A staggering 94% of those surveyed in a recent Debt Rescue study experienced a cash shortage during the past year.
This could be due to changing work statuses.
A noteworthy 34% lost their jobs, contributing to South Africa’s unemployment rate breaking through the 32% ceiling, with 22% being retrenched and 17% receiving a pay cut.
The results are based on feedback from 1 300 South Africans who were polled online in March and April.
“While there is a definite uptick both sentimentally and economically, thanks in part to a rebound in commercial activity and the absence of a third wave following the Easter holidays, consumers are still feeling the hangover of the pandemic on their financial standing,” said Debt Rescue CEO Neil Roets.
To help cope financially, of those who dipped into their bond or savings, 36% used the funds to pay for day-to-day living expenses, while 30% turned to family and friends for help, while 10% sold some of their assets.
He said the silver lining, if one can call it that, of Covid-19’s impact is that the majority (83%) of those surveyed have initiated a conversation with their family about money management in the past year, while 61% have put a money plan in place.

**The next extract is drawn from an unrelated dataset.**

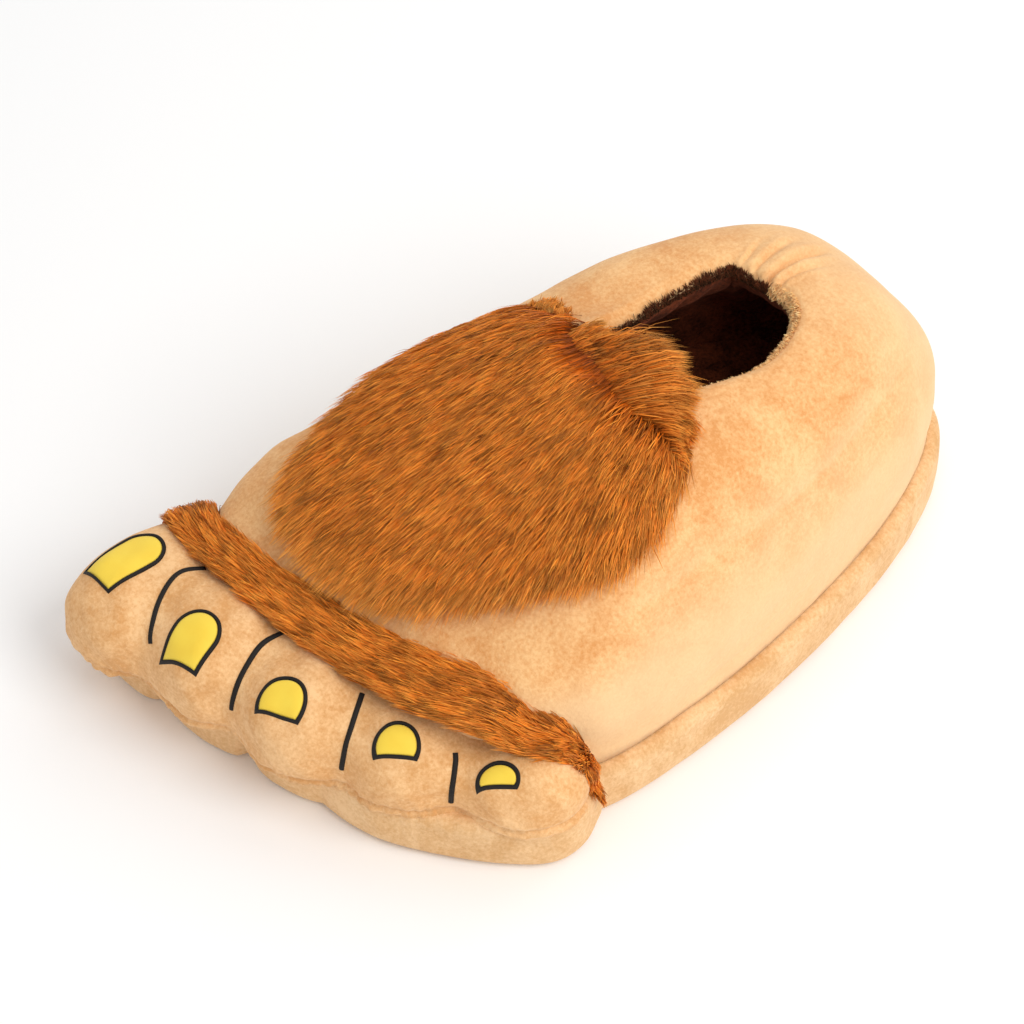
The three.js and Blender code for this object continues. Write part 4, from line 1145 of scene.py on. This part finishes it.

“Bad times lead to a change in behaviour, and we can see from our study that consumers are taking financial responsibility, given that 44% said they have become more aware of their spending habits while 29% are trying to reduce the amount of debt they have,” said Roets.
While consumers try to manage their financial situations and lifestyles better, the broader economic context is not necessarily rosy. Petrol increased by a massive R1 a litre, diesel by 66c and illuminating paraffin by 37c in April.
This has created a knock-on effect on the cost of food and other goods that are reliant on transport. Commuting costs similarly increased. Eskom had to raise fees by as much as 15% last month as a result of the Joburg High Court ordering that an amount of R10-billion be added to Eskom’s allowable revenue to be recovered from tariff customers in the 2021/22 financial year.
Inflation also increased in March to 3.2% and is likely to increase further.